• Requirement:
For every line in the data below that contains "limits", copy the line.
# START OF Material for this exercise
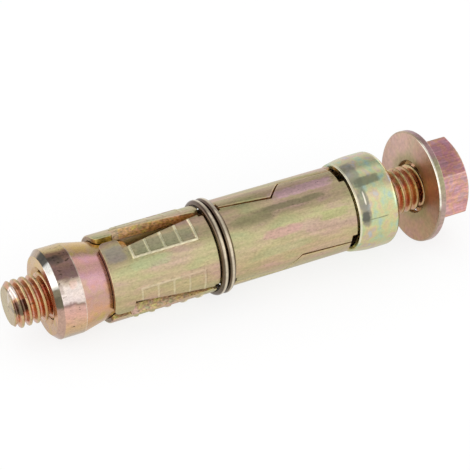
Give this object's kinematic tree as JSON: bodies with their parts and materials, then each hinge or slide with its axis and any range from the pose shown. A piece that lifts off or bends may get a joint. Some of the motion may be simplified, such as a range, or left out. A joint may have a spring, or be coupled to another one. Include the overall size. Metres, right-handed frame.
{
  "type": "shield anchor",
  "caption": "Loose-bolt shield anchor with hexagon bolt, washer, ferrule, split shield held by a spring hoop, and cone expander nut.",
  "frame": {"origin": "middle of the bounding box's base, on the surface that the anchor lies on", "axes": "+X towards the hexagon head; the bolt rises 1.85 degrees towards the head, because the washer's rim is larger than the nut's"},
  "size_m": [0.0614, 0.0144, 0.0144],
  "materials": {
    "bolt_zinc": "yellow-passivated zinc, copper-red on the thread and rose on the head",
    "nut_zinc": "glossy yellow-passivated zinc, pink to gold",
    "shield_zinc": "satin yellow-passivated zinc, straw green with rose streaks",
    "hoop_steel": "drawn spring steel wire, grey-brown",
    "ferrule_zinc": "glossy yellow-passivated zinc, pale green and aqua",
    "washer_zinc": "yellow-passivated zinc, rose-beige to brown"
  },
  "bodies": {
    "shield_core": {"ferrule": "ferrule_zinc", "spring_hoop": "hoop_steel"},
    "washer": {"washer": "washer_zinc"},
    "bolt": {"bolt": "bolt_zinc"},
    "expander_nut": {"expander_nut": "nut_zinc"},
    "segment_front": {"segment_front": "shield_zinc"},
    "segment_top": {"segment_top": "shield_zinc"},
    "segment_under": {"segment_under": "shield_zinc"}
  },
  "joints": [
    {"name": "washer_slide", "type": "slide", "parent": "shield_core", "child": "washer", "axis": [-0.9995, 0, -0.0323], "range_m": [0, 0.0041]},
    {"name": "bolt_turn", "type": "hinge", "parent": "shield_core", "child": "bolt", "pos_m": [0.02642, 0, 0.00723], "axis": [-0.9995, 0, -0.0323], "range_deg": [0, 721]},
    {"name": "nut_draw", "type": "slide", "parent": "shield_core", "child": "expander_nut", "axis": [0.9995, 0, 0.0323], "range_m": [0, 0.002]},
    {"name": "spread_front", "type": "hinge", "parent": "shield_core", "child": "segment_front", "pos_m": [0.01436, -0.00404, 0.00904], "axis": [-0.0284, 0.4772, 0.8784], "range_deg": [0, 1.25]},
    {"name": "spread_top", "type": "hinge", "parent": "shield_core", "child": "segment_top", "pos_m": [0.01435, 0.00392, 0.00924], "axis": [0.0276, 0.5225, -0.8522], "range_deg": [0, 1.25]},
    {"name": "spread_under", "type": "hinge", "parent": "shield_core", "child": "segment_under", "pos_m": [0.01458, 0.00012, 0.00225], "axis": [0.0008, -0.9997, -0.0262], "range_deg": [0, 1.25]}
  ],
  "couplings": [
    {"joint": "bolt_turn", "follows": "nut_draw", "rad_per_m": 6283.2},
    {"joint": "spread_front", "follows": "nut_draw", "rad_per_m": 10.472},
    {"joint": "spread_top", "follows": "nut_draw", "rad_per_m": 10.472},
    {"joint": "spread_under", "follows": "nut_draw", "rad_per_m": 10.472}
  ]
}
# END OF Material for this exercise
# START OF Material for this exercise
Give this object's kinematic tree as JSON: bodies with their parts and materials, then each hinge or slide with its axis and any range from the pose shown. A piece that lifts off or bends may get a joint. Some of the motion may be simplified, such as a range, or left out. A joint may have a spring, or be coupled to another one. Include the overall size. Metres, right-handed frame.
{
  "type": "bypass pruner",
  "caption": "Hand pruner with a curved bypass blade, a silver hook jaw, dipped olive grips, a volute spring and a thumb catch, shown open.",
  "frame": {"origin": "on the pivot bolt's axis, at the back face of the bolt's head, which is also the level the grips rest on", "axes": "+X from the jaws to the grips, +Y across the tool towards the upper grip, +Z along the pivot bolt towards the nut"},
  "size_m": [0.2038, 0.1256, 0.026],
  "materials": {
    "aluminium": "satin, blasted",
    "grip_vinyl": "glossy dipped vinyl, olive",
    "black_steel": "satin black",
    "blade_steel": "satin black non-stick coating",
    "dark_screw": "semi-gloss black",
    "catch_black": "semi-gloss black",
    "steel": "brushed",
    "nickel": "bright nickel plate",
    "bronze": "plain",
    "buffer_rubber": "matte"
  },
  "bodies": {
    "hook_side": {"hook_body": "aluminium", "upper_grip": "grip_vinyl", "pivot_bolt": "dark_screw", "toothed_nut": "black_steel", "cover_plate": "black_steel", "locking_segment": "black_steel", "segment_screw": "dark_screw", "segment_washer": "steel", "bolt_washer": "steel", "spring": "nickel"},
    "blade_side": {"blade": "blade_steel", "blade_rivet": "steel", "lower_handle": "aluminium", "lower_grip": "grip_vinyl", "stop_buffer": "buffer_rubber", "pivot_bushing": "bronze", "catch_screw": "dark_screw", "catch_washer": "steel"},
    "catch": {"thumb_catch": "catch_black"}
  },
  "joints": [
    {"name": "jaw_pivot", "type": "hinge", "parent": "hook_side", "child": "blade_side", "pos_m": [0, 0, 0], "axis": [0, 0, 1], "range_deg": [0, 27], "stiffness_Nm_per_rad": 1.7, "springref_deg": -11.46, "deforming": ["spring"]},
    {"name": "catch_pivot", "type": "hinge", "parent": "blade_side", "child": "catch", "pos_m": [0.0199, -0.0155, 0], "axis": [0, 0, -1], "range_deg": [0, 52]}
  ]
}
# END OF Material for this exercise
# START OF Material for this exercise
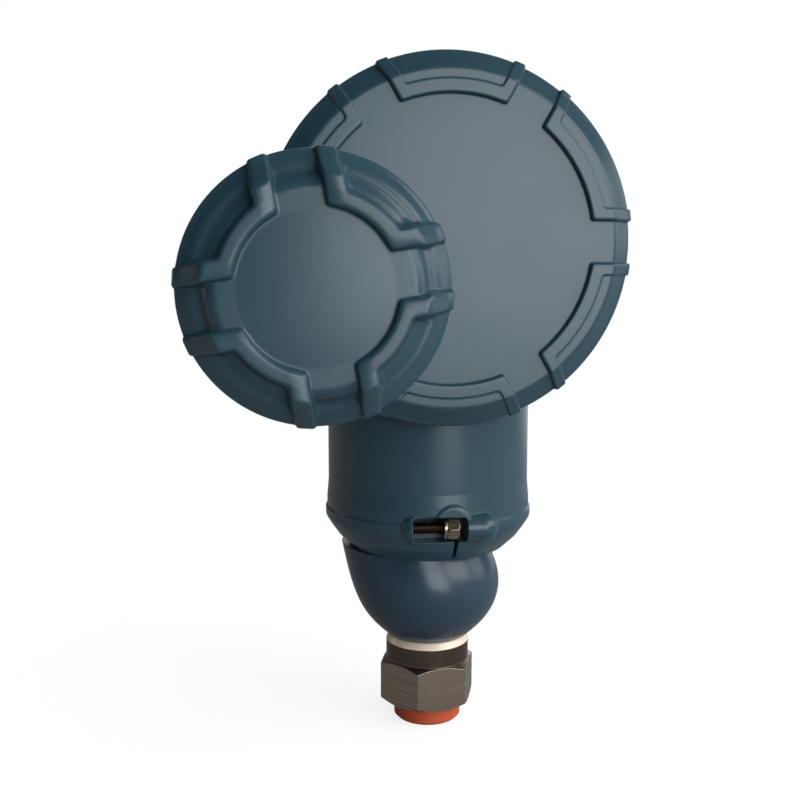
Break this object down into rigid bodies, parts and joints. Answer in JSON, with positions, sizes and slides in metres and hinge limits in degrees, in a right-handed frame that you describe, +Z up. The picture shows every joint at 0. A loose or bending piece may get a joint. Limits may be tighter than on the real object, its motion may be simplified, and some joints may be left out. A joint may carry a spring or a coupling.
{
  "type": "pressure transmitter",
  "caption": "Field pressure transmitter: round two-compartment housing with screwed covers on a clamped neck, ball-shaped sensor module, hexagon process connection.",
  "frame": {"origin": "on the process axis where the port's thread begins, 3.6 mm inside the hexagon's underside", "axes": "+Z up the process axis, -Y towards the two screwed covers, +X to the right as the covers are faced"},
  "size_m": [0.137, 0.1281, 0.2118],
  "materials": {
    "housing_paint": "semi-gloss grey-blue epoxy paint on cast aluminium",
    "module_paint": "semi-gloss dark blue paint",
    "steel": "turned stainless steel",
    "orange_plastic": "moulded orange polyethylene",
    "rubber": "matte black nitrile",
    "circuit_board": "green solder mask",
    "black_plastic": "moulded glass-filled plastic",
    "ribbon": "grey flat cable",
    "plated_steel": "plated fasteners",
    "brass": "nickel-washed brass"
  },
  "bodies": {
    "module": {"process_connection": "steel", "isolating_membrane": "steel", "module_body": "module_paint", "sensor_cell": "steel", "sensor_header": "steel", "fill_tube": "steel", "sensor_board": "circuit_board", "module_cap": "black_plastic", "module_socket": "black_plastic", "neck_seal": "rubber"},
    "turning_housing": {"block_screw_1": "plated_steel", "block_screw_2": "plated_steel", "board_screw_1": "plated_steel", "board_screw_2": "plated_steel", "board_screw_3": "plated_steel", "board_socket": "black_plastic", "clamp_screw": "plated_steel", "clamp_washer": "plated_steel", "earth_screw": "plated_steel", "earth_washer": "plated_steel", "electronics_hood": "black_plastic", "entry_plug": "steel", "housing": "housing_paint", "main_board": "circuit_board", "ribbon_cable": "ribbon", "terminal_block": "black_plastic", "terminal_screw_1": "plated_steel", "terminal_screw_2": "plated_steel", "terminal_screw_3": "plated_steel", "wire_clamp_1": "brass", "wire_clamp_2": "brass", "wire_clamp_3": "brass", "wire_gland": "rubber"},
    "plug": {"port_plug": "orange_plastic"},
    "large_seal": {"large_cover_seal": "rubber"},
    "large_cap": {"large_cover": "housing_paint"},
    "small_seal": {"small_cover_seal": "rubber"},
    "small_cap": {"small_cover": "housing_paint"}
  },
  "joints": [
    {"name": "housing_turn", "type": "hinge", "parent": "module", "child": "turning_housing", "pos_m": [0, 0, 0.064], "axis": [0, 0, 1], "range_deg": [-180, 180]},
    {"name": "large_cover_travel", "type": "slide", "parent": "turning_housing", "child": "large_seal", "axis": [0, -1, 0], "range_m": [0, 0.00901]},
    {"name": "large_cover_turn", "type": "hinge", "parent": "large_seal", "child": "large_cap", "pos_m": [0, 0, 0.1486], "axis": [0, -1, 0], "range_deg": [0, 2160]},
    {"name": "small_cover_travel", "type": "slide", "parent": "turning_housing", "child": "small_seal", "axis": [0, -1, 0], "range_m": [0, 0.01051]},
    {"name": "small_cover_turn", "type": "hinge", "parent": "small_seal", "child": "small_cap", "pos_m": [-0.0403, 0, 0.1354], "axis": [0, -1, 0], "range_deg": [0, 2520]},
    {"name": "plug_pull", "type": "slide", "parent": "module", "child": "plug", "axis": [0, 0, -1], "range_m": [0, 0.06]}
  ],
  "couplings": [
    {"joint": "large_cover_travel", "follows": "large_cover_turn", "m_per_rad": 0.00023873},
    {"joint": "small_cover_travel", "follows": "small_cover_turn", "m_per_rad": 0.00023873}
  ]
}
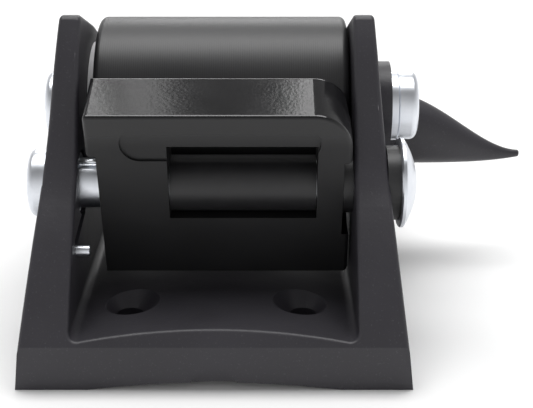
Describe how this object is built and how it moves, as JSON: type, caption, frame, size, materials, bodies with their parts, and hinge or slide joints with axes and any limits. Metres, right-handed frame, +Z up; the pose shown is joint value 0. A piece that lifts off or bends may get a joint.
# END OF Material for this exercise
• Response to this task:
Break this object down into rigid bodies, parts and joints. Answer in JSON, with positions, sizes and slides in metres and hinge limits in degrees, in a right-handed frame that you describe, +Z up. The picture shows every joint at 0. A loose or bending piece may get a joint. Limits may be tighter than on the real object, its motion may be simplified, and some joints may be left out. A joint may carry a spring or a coupling.
Describe how this object is built and how it moves, as JSON: type, caption, frame, size, materials, bodies with their parts, and hinge or slide joints with axes and any limits. Metres, right-handed frame, +Z up; the pose shown is joint value 0. A piece that lifts off or bends may get a joint.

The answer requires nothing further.